Why so? Several reasons were provided, including Wynne’s belief that Furey would be the wrong type of candidate for progressives and that he’s using this by-election as a stepping stone for the 2026 mayoral election. Those soft positions belie what’s mostly behind her decision to inject herself into this election campaign.

Wynne told the Star she was concerned Furey’s “right-wing ideology would not be helpful” to Ward 15 residents. Spurr, for his part, highlighted “accusations of Islamophobia over (Furey’s) columns about the threat of what he called ‘political Islam,’ as well as criticism for his ties to anti-trans activists.”

While Wynne wasn’t directly tied to this analysis, it soon became clear she was onside. A recording played by AM640 talk radio host Greg Brady (and provided by policorner.ca) on Sept. 23 heard Wynne specifically say she believed Furey was “bigoted” and “not the kind of person who we, as progressives, would want to see elected.”

Brady would have Furey and Wynne on his show to respond. The former called this description “incendiary,” but wisely took the high road to focus on building a broad-based coalition of supporters and winning the by-election. The latter kept doubling down with her foolish, unsubstantiated claims he was somehow linked to Islamophobia.
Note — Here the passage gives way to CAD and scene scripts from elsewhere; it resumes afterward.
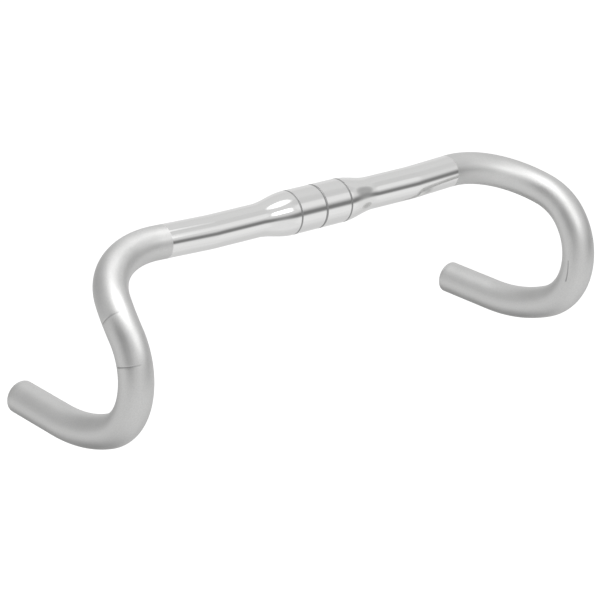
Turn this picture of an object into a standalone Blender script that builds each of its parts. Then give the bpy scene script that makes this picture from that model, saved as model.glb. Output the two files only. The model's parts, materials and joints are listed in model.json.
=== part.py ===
"""Drop handlebar: one bent alloy tube, bulged at the clamp, with an expanding plug in each open end.

Frame: origin on the tube's axis at the middle of the clamp zone, +X to the rider's left, -Y forward,
+Z up, with the straight drop ends level. Both sides are mirror images about the plane x = 0.
"""
import bpy
import bmesh
import math
from mathutils import Quaternion, Vector

MM = 0.001

# Tube
TUBE_RADIUS = 11.9 * MM
CLAMP_RADIUS = 15.9 * MM
WALL = 2.0 * MM
TAPER_START = 24.5 * MM
TAPER_END = 55.0 * MM
TAPER_STEPS = 6
TUBE_SIDES = 24
BORE_SIDES = 20
BEND_STEP = math.radians(8.0)

# Engraved rings on the clamp zone
GROOVE_DEPTH = 0.35 * MM
GROOVE_FLANK = 0.25 * MM
CENTRE_GROOVE_HALF = 0.9 * MM
EDGE_GROOVE_AT = 24.0 * MM
EDGE_GROOVE_HALF = 0.45 * MM

# Centreline of one side, from the clamp outwards
TOP_STRAIGHT = 94.0 * MM
SWEEP_RADIUS = 60.0 * MM
SWEEP_ANGLE = math.radians(4.5)
TOP_OUTER_STRAIGHT = 42.8 * MM
CORNER_RADIUS = 67.0 * MM
CORNER_ANGLE = math.radians(70.0)
CORNER_LEAN = math.radians(20.5)
RAMP_RADIUS = 48.0 * MM
TOE_IN = math.radians(1.9)
HOOK_ENTRY = math.radians(46.0)
HOOK_BENDS = (
    (47.5 * MM, math.radians(102.5)),
    (43.0 * MM, math.radians(154.0)),
    (124.0 * MM, math.radians(180.0)),
)
DROP_STRAIGHT = 46.0 * MM

# Expanding end plug, measured outwards from the tube's end face
GAP = 0.3 * MM
PLUG_SIDES = 32
BORE_RADIUS = TUBE_RADIUS - WALL
CAP_THICKNESS = 1.4 * MM
CAP_EDGE_ROUND = 0.8 * MM
CAP_SPIGOT_RADIUS = BORE_RADIUS - 0.5 * MM
CAP_SPIGOT_DEPTH = 6.0 * MM
COUNTERBORE_RADIUS = 5.0 * MM
SCREW_HEAD_RADIUS = 4.25 * MM
SCREW_HEAD_HEIGHT = 3.6 * MM
SCREW_HEAD_RECESS = 0.6 * MM
SCREW_RADIUS = 2.5 * MM
SCREW_REACH = 38.0 * MM
HEX_ACROSS_FLATS = 4.0 * MM
HEX_DEPTH = 2.2 * MM
WASHER_RADIUS = 9.3 * MM
WASHER_THICKNESS = 1.2 * MM
COLLAR_RADIUS = BORE_RADIUS - 0.35 * MM
COLLAR_LENGTH = 16.0 * MM
COLLAR_BORE_RADIUS = 3.2 * MM
COLLAR_CONE_START = 4.2 * MM
COLLAR_MOUTH_RADIUS = 7.2 * MM
WEDGE_NOSE = 3.0 * MM
WEDGE_TAIL_RADIUS = 8.2 * MM
WEDGE_TAIL_LENGTH = 4.0 * MM
WEDGE_OVERHANG = 3.5 * MM


def clear_scene():
    for scene_object in list(bpy.data.objects):
        bpy.data.objects.remove(scene_object, do_unlink=True)


def make_collection(name):
    collection = bpy.data.collections.new(name)
    bpy.context.scene.collection.children.link(collection)
    return collection


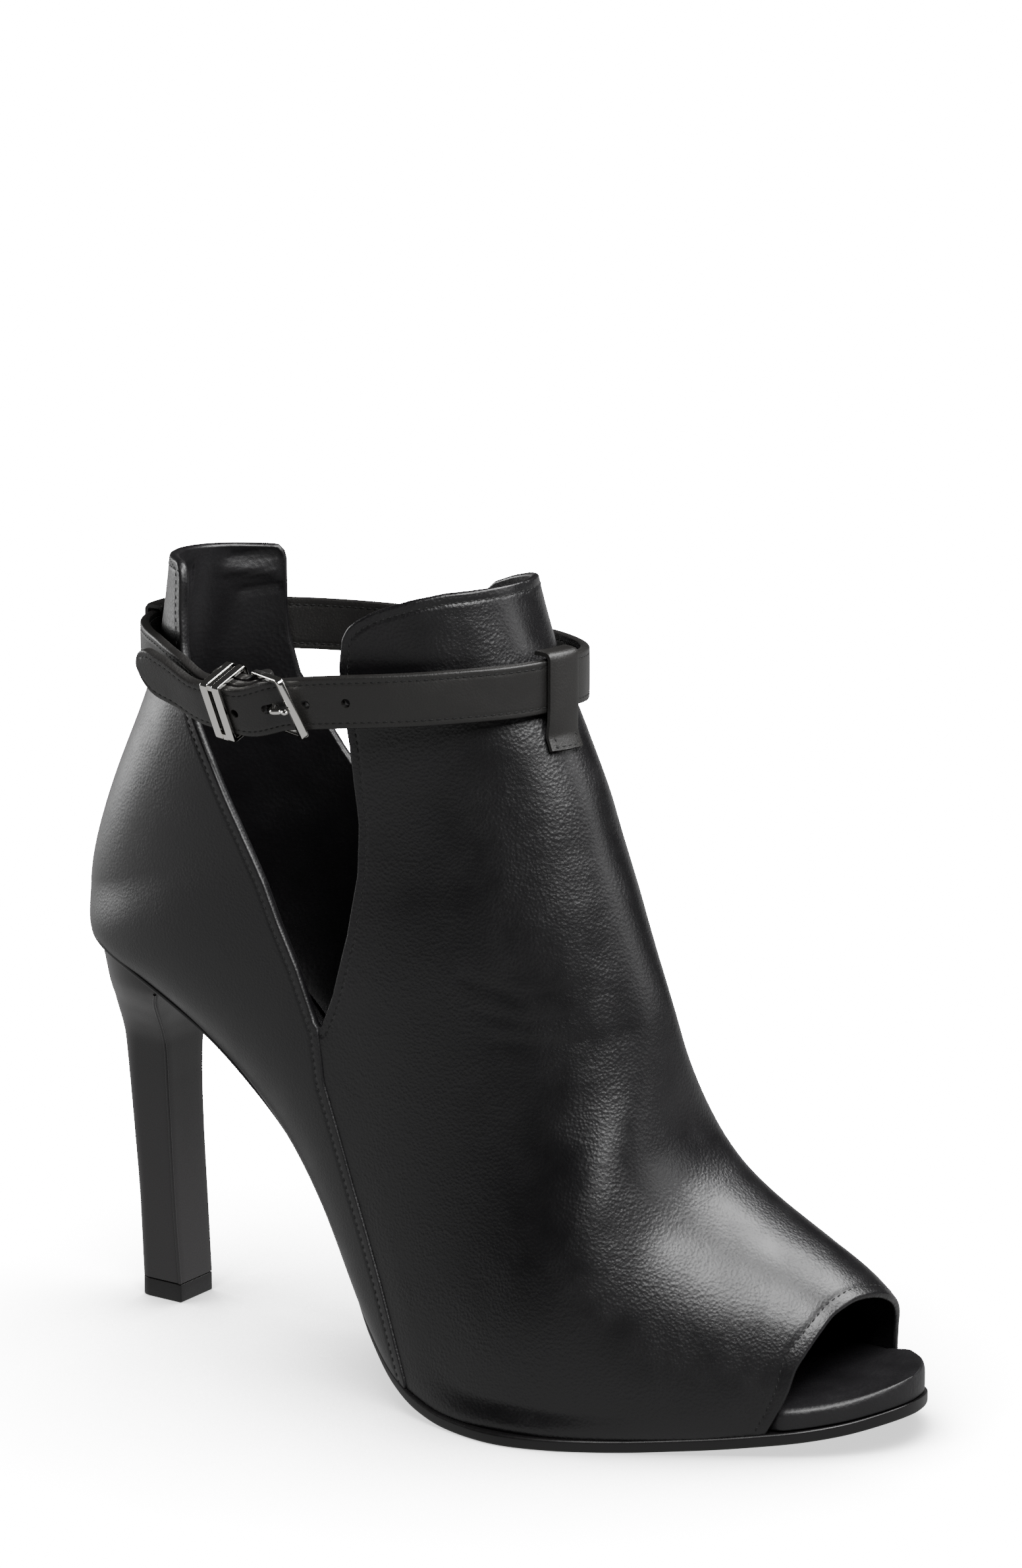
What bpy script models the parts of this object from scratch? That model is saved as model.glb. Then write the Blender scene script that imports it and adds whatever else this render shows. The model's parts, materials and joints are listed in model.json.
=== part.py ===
"""Peep toe ankle boot, right foot: the pieces that a maker puts together, at their real size, in metres.

The boot is modelled with X along the heel line from the back of the counter to the toe, Y towards the inner
side of the foot and Z up from the floor. An empty then moves it so that its origin is under its middle.
"""

import math

import bmesh
import bpy
import numpy as np
from mathutils import Matrix, Vector

MM = 0.001
GAP = 0.3 * MM

# Driving sizes
LENGTH = 226.0 * MM
BALL_WIDTH = 78.0 * MM
HEEL_HEIGHT = 95.0 * MM
INSTEP_HEIGHT = 106.0 * MM
SHAFT_HEIGHT = 196.0 * MM
TOE_SPRING = 7.0 * MM

# Walls and edges
UPPER_WALL = 2.0 * MM
SOLE_AT_SEAT = 1.7 * MM
SOLE_AT_TREAD = 3.0 * MM
SOLE_EDGE_RADIUS = 0.7 * MM
INSOLE_AT_SEAT = 3.0 * MM
INSOLE_AT_TOE = 5.6 * MM
INSOLE_INSET = 1.5 * UPPER_WALL + 0.7 * MM
INSOLE_WAIST_INSET = 3.7 * MM
INSOLE_TOE_INSET = 1.6 * MM
INSOLE_EDGE_RADIUS = 2.0 * MM

# Heel
LIFT_HEIGHT = 5.0 * MM
LIFT_EDGE = 0.3 * MM

# Strap
STRAP_WIDTH = 12.6 * MM
STRAP_THICKNESS = 2.3 * MM
STRAP_CLEARANCE = 0.7 * MM
STRAP_STANDOFF = 4.1 * MM
LAYER_GAP = 0.4 * MM
FOLD_CLEARANCE = 0.7 * MM
FOLD_LENGTH = 15.0 * MM
TAIL_LENGTH = 37.0 * MM
TAIL_LIFT = 3.2 * MM
TAIL_RISE = 1.5 * MM
HOLE_DIAMETER = 2.2 * MM
HOLE_PITCH = 10.0 * MM
HOLES_AHEAD = 2
HOLES_BEHIND = 1
BAR_TURN = 94.4

# Buckle, keeper and loops
BAR_THICKNESS = 1.8 * MM
FRONT_BAR_WIDTH = 2.3 * MM
RAIL_HEIGHT = 1.2 * MM
RAIL_CLEARANCE = 0.5 * MM
BUCKLE_REACH = 12.3 * MM
FRONT_BAR_ROOM = 1.05 * MM
PRONG_THICKNESS = 1.5 * MM
PRONG_HOLE = 5.0 * MM
PRONG_HOLE_LENGTH = 4.8 * MM
KEEPER_PLACE = 9.5 * MM
KEEPER_WALL = 1.1 * MM
KEEPER_BAR_WIDTH = 2.3 * MM
KEEPER_SLOT = 1.5 * MM
LOOP_THICKNESS = 1.3 * MM
FRONT_LOOP_WIDTH = 9.0 * MM
FRONT_LOOP_TURN = 7.0
FRONT_LOOP_TAB = 5.0 * MM
FRONT_LOOP_TURN_IN = 0.6 * MM
BACK_LOOP_WIDTH = 8.5 * MM
BACK_LOOP_TURN = 180.0
BACK_LOOP_TAB = 6.0 * MM
BACK_LOOP_TURN_IN = 5.0 * MM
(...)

She also discussed his previous role with the think tank True North, which she described as “very anti-woke, and by that I mean anti-trans, anti-gay.”

This was said in spite of Wynne admitting to Brady in their interview, “I don’t know what his personal beliefs are.” Sure could have fooled me.

As it happens, I can be of some help here. Furey and I have known each other for years. He was a fellow Sun columnist when I wrote for the paper, and served as my editor for a spell. Furey isn’t opposed to Islam and the Muslim community. He’s concerned about what many normal-thinking people, including moderate Muslims, have been troubled with for years: the growth of radical Islam, or Islamism, in our world. Meanwhile, Furey has held libertarian or modern liberal views on social issues for as long as I’ve known him. He supports same-sex marriage and the LGBT community, and I’ve never heard him say anything bad about trans people.

Maybe Wynne should have done some research before speaking out of a particular body orifice.

Oh, and there’s another crucial part to this story that has barely been discussed. Spurr’s article revealed that Wynne’s partner, Jane Rounthwaite, is chairing the “fundraising efforts” of Chernos Lin’s campaign. Want to take a wild guess who the former premier recently endorsed in Ward 15? This important tidbit of information gives one serious pause about the legitimacy of any political jockeying supposedly going on behind the scenes.

Am I surprised that Wynne, a political mediocrity who, along with Dalton McGuinty, wrecked Ontario’s economy for 15 years, would do something like this? No. But in the midst of her fury about Furey, it does say something that she hasn’t been properly called out for it…until now.